I take it that your crashes happen immediately on start-up.
That's right. Also, poly -v crashes in the same way, without printing any version information.
I'll be happy to test a fix/the next release on my machine when you have one.
Regards, Tjark
On 16/09/2010 12:52, Tjark Weber wrote:
I'll be happy to test a fix/the next release on my machine when you have one.
I've now had a chance to look at this and I've installed some experimental changes to SVN.
I've added some handlers to the C++ "new" allocator so that it shouldn't crash if the allocation fails. Instead there should be an ML exception if there is insufficient memory.
I've added a command-line option (--stackSpace=n) to reserve some memory for thread stacks and the C++ heap.
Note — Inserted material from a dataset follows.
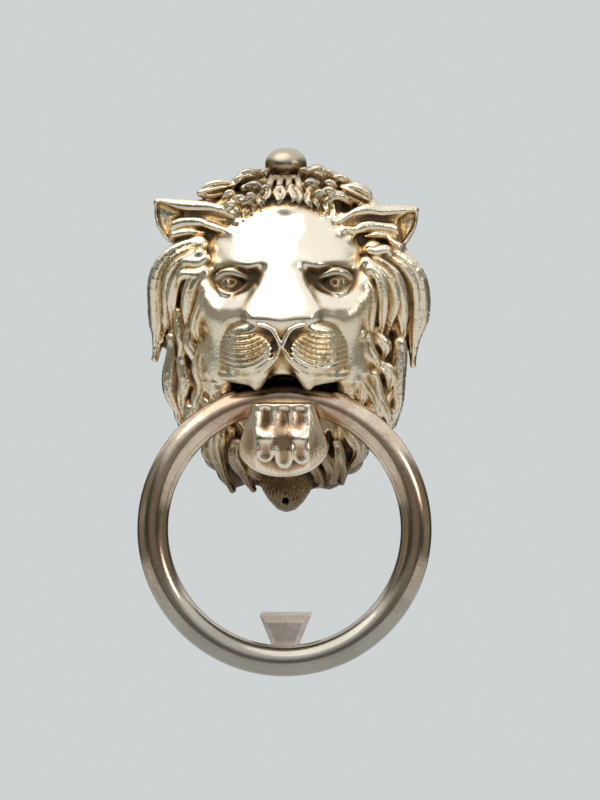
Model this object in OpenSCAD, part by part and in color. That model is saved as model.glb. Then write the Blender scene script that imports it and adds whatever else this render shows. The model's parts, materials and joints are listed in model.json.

Whenever Poly/ML wants to extend the heap it tries to keep "n" megabytes of memory in reserve. In Linux the default stack size seems to be 8Mbytes but the actual value is set by ulimit -s It seems it also needs 1-2 Mbytes in addition, probably for the C++ heap. The default for the option is currently zero so I'd like some feedback on how it works.
For testing I've also added a --heapmax option. This simulates the effect of Poly/ML growing the heap as far as it will go by allocating as much space for the heap as possible when poly starts up. I'll remove this when the testing is complete.